FNN Package : R and knn()
I am having trouble understanding what the variables in knn() mean in context of the R function as I don't come from a background of statistics.
Lets say that I am trying to predict a pool race results for each pool A, B, and C.
I know the height and weight of each racing candidate competing in the race. Assuming that the candidates competing are the same every year, I also know who won for the past 30 years.
How would I predict who is going to win at pool A, B, and C this year?
The train argument is a data frame with the columns of weight, height, and pool that he is competing in for each competitor. This is for the last 29 years.

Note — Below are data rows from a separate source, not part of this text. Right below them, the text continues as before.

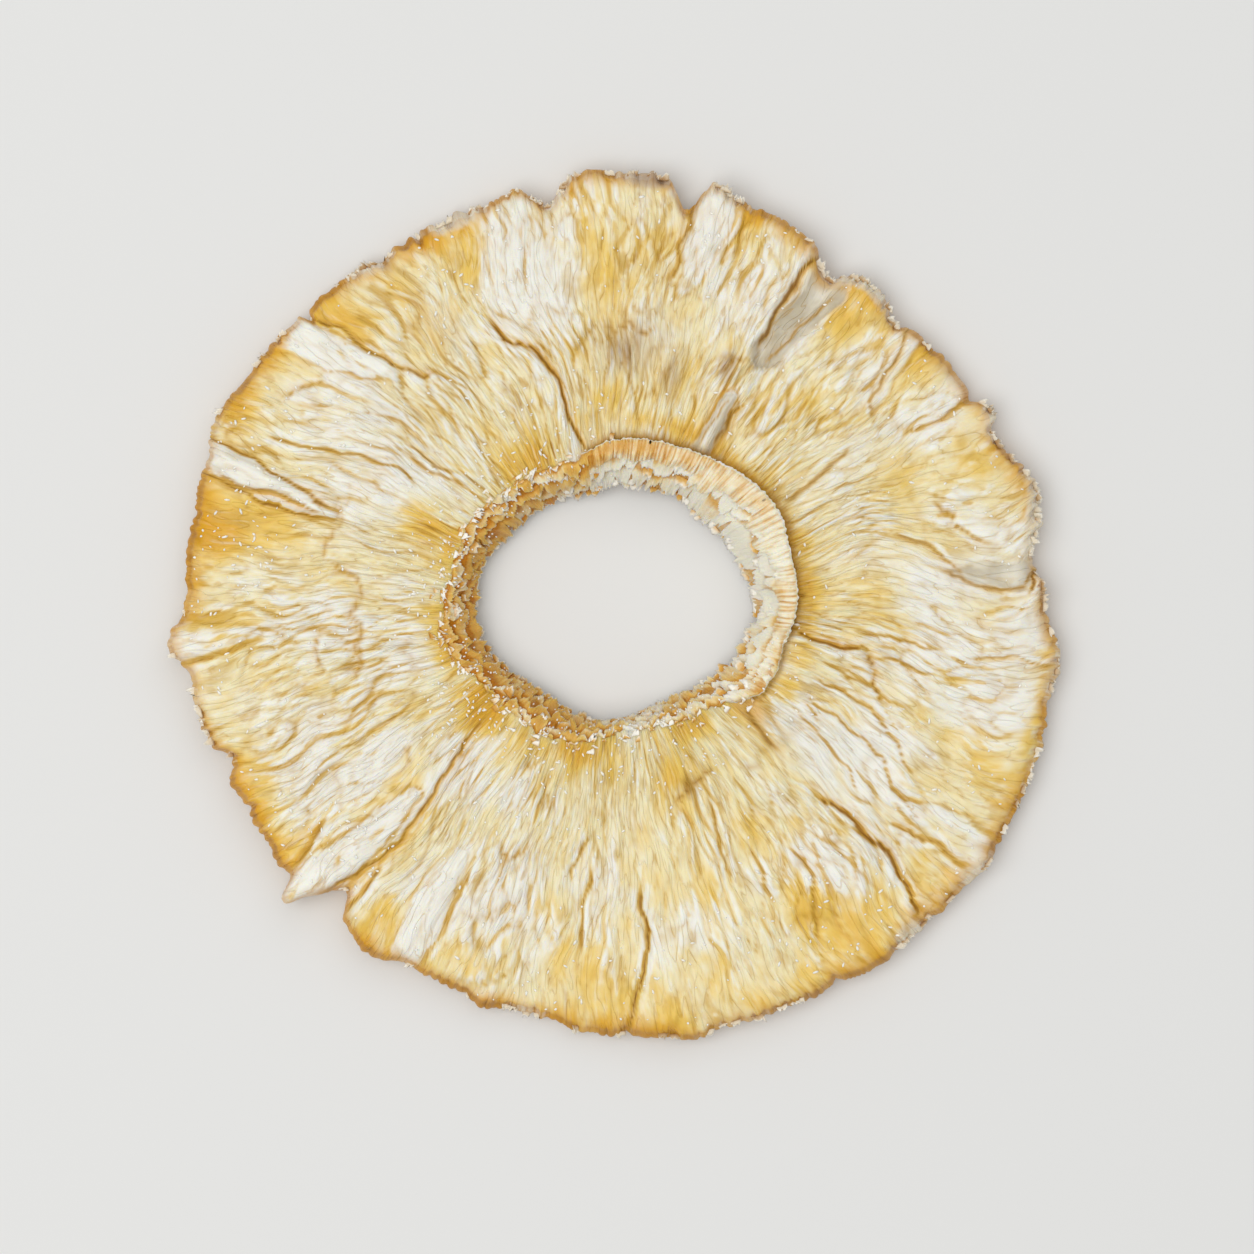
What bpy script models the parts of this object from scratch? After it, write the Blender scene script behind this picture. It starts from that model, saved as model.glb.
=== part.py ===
"""A dried pineapple ring: one piece of fruit, lying flat, with its core hole in the middle.

The ring is made as a plain washer, spun from a small section, and then formed: every point of
the washer has a share across the ring (0 at the hole, 1 at the rim) and a share up through the
slice (0 underneath, 1 on top), and functions of the angle say how far out, how high and how
deep that point of the real slice lies. Angles are in degrees, anticlockwise from +X.
"""

import math

import bmesh
import bpy
import numpy as np

MM = 0.001

# Overall sizes, in millimetres
FLESH_TOP = 4.7  # height of the flesh's upper face above the table
CORE_TOP = 5.7  # height of the edge of the core where it lies flush with the flesh
COLLAR_RISE = 1.6  # how much higher that edge stands where the core has curled up as a collar
UNDER_LIFT = 1.0  # how far most of the underside has curled off the table
WALL_FOOT = 0.5  # height of the core wall's foot above the underside

# Radii of three edges, evenly spaced round the ring and starting at +X
RIM_RADII = (41.0, 41.0, 39.2, 38.5, 39.1, 40.3, 41.0, 40.1, 39.9, 40.4, 41.2, 41.0,
             40.9, 40.9, 40.1, 40.0, 39.6, 39.9, 41.1, 41.6, 41.9, 42.6, 42.9, 42.4)
CORE_RADII = (17.2, 17.2, 17.7, 17.1, 16.2, 15.8, 15.4, 14.2, 14.2, 14.9, 15.6, 15.6,
              16.2, 16.4, 14.7, 14.2, 14.2, 13.6, 12.2, 12.2, 12.8, 13.6, 16.3, 16.4)
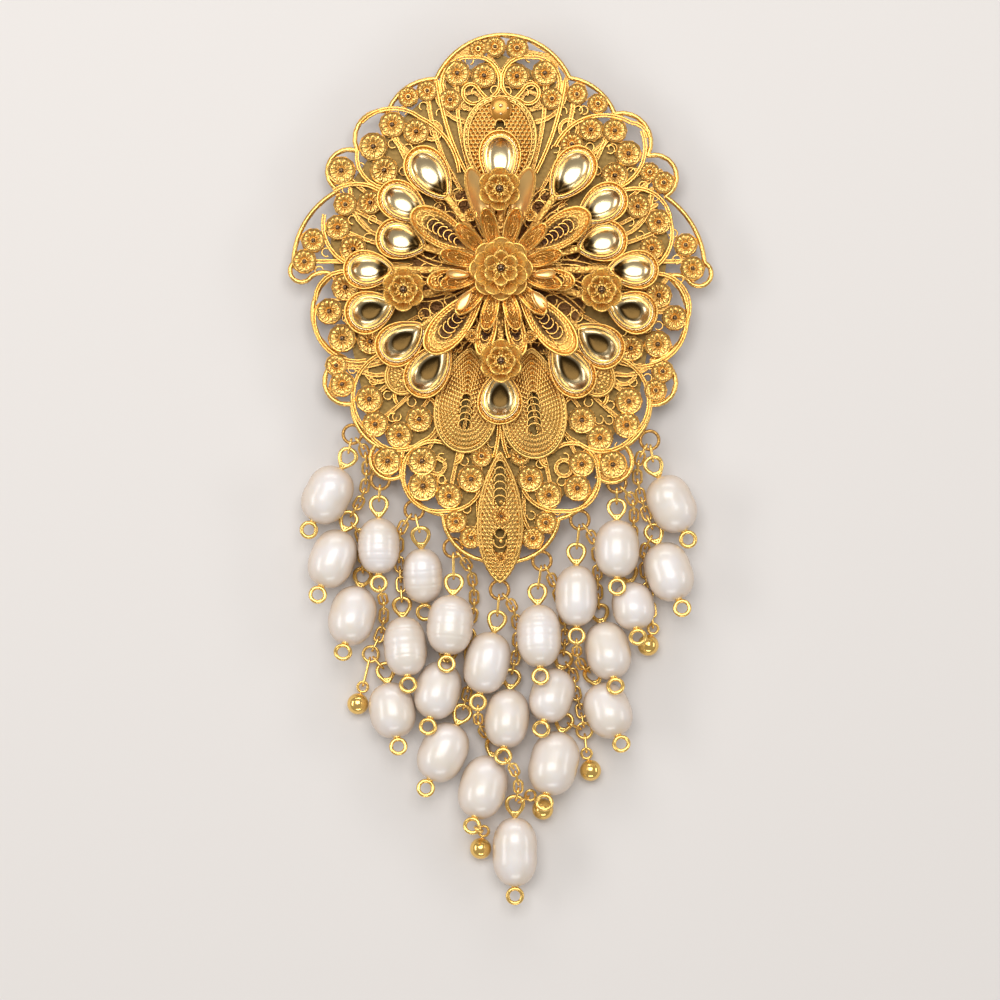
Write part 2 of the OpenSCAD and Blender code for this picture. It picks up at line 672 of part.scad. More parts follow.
// U-shaped filigree petals of the second tier: tip x, y, width on the chart
LOOPED = [
    [413, 213, 32], [588, 214, 32], [428, 352, 34], [573, 353, 34],
    [428, 284, 20], [574, 284, 20], [470, 170, 20], [530, 170, 20],
    [481, 356, 18], [521, 356, 18],
];
looped_z = spoon_z + petal_t + laid_gap;
looped_rise = 0.9;
looped_hub_h = 1.1;
module looped_petals() {
    color(gold) {
        hub(looped_z, looped_hub_h);
        for (row = LOOPED) {
            tip = [row[0], row[1]];
            from = crown + outward(tip) * 26;
            difference() {
                aimed(from, tip, looped_z + 0.9)
                    petal(reach(from, tip), row[2] * chart_step, 0.35, looped_rise, 0.45, 1.5, 5, 4);
                if (row[2] > 30)
                    translate([0, 0, 3])
                        slot(from + outward(tip) * 24, tip - outward(tip) * 20, row[2] * 0.5);
            }
            stalk(crown + outward(tip) * 20, from + outward(tip) * 6, looped_z + 0.3, 1.0, 0.6);
        }
    }
}

// Narrow leaves of the third tier, evenly round the middle
narrow_count = 12;
narrow_tip = 62;
narrow_wide = 15;
narrow_z = looped_z + looped_hub_h + laid_gap;
narrow_hub_h = 0.9;
module narrow_leaves() {
    color(gold) {
        hub(narrow_z, narrow_hub_h, 3.4);
        for (k = [0:narrow_count - 1]) {
            way = [cos(k * 360 / narrow_count + 15), sin(k * 360 / narrow_count + 15)];
            from = crown + way * 18;
            to = crown + way * narrow_tip;
            aimed(from, to, narrow_z + 0.8)
                petal(reach(from, to), narrow_wide * chart_step, 0.3, 1.2, 0.4, 1.5, 4, 2);
            stalk(crown + way * 14, from + way * 5, narrow_z + 0.2, 0.8, 0.6);
        }
    }
}

// A flower of cupped petals in rings round a polished bead. Rings: count, reach, width,
// height of the foot, rise to the tip, first angle
module flower(place, z, rings, bead) {
    base_h = 0.5;
    translate([at(place)[0], at(place)[1], z]) {
        cylinder(h = base_h, r = 1.3);
        for (ring = rings) {
            cylinder(h = ring[3] + 0.1, r = 0.9);
            for (k = [0:ring[0] - 1])
                rotate(ring[5] + k * 360 / ring[0]) {
                    translate([0, 0.35, ring[3]])
                        petal(ring[1] - 0.35, ring[2], 0.35, ring[4], 0.3, 1.5, 3, 2);
                    translate([-0.25, 0, ring[3] - 0.5])
                        cube([0.5, 1.1, 0.35]);
                }
        }
        translate([0, 0, rings[len(rings) - 1][3] + 0.35])
            sphere(bead);
    }
}
flower_r = 21 * chart_step;
small_rings = [
    [6, flower_r, 2.3, 1.0, 0.7, 0],
    [6, flower_r * 0.66, 1.7, 1.9, 0.9, 30],
];
side_flower_z = looped_z + 1.3;
module top_flower() { color(deep_gold) flower([499.5, 191.5], side_flower_z, small_rings, 0.55); }
module left_flower() { color(deep_gold) flower([404, 291], side_flower_z - 0.9, small_rings, 0.55); }
module right_flower() { color(deep_gold) flower([601, 291.5], side_flower_z - 0.9, small_rings, 0.55); }
module bottom_flower() { color(deep_gold) flower([501, 362], side_flower_z, small_rings, 0.55); }
module centre_flower() {
    color(deep_gold)
        flower(crown, narrow_z + narrow_hub_h + laid_gap, [
            [8, 31 * chart_step, 2.9, 0.9, 0.5, 0],
            [8, 27 * chart_step, 2.5, 2.0, 0.8, 22.5],
            [6, 17 * chart_step, 1.8, 3.0, 0.9, 0],
        ], 0.6);
}

// One line for each node
pin_and_catch();
back_plate();
openwork_plate();
woven_top_petal();
woven_lower_left_petal();
woven_lower_right_petal();
woven_small_left_petal();
woven_small_right_petal();
bottom_leaf();
spoon_petals();
looped_petals();
narrow_leaves();
top_flower();
left_flower();
right_flower();
bottom_flower();
centre_flower();
for (n = [1:9])
    strand(n);
for (n = [1:24])
    pearl(n);
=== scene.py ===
# Filigree brooch that lies on its back, seen from straight above
import math
import bpy
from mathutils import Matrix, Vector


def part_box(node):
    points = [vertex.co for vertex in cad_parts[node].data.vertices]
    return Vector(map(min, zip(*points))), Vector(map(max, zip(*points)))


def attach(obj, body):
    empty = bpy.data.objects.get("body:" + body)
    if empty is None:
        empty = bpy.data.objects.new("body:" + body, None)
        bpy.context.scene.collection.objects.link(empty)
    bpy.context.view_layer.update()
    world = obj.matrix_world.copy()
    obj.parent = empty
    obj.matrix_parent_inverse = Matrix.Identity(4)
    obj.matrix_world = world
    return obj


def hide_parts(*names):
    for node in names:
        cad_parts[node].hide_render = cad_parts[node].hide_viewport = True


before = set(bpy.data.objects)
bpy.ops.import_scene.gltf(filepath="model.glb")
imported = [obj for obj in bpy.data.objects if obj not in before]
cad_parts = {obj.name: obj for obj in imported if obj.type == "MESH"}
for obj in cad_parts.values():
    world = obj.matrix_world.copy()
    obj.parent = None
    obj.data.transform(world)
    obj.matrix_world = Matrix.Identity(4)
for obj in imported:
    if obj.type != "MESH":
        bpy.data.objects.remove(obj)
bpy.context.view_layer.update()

# Camera and studio. The brooch is looked at from straight above, on a pale and plain floor.
# A broad soft light hangs overhead, and a long weak one stands at each of the four sides.
MM = 0.001
chart_step = 0.13
chart_mid = (500.815, 468.87)


def at(x, y, z=0.0):
    """Place in metres of a chart place, with its height in millimetres"""
    return ((x - chart_mid[0]) * chart_step * MM, (chart_mid[1] - y) * chart_step * MM, z * MM)


view_height = 0.62
frame_width = 1000 * chart_step * MM
focus_height = 0.005
sensor = 36
camera_x, camera_y, _ = at(500, 500)
bpy.ops.object.select_all(action="DESELECT")
bpy.ops.object.camera_add(location=(camera_x, camera_y, view_height), rotation=(0, 0, 0))
camera = bpy.context.object
camera.data.sensor_width = sensor
camera.data.lens = sensor * (view_height - focus_height) / frame_width
camera.data.clip_start = 0.01
bpy.context.scene.camera = camera

bpy.ops.mesh.primitive_plane_add(size=1.6, location=(0, 0, 0))
floor = bpy.context.object
floor.name = "floor"
floor_look = bpy.data.materials.new("pale_floor")
floor_look.use_nodes = True
floor_look.node_tree.nodes["Principled BSDF"].inputs["Base Color"].default_value = (0.70, 0.67, 0.65, 1)
floor_look.node_tree.nodes["Principled BSDF"].inputs["Roughness"].default_value = 0.6
floor.data.materials.append(floor_look)

# name, place, turn in degrees about X and Y, width, length, watts
LIGHTS = [
    ("key_light", (-0.02, 0.17, 0.56), (-17, -2), 0.44, 0.30, 2.1),
    ("far_light", (0.00, 0.48, 0.22), (-66, 0), 0.50, 0.10, 0.7),
    ("left_light", (-0.46, 0.04, 0.28), (0, -58), 0.12, 0.40, 0.75),
    ("right_light", (0.50, 0.02, 0.24), (0, 64), 0.10, 0.34, 0.45),
    ("low_light", (0.03, -0.42, 0.20), (64, 0), 0.30, 0.08, 0.35),
]
for name, place, turn, wide, long, watts in LIGHTS:
    bpy.ops.object.light_add(type="AREA", location=place)
    light = bpy.context.object
    light.name = name
    light.data.shape = "RECTANGLE"
    light.data.size = wide
    light.data.size_y = long
    light.data.energy = watts
    light.rotation_euler = (math.radians(turn[0]), math.radians(turn[1]), 0)
bpy.context.scene.world = bpy.data.worlds.new("soft_studio")
bpy.context.scene.world.use_nodes = True
background = bpy.context.scene.world.node_tree.nodes["Background"]
background.inputs["Color"].default_value = (1.0, 0.95, 0.88, 1)
background.inputs["Strength"].default_value = 0.30
bpy.context.scene.view_settings.view_transform = "Standard"

# Back plate and pin. The plate is smooth gilded sheet whose dark khaki colour is painted shade, as it
# lies under the openwork and shows through its holes. Behind it the pin is a plain stem between two
# blocks.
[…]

The test argument is a data frame with the columns of weight, height, and pool that he is competing in for each competitor. This is for the last year.
The cl argument is a vector of which competitor won the race each year.
Is this how knn() was intended to be used?
Not exactly. Train data is used for training, but test for testing. You can't just train and apply it straight away - you need to cross-validate your model. The aim of model training is not to minimize the error, but to minimize the difference between in-sample and out-of-sample errors. Otherwise you will overfit it: the fact is if you do it good enough your in-sample error will be 0. Which will not give any good results for real prediction. Training set in that function is your in-sample and testing is out-of-sample.
The actual model is then built and you can make a prediction (i.e., for current year) using mymodel.predict().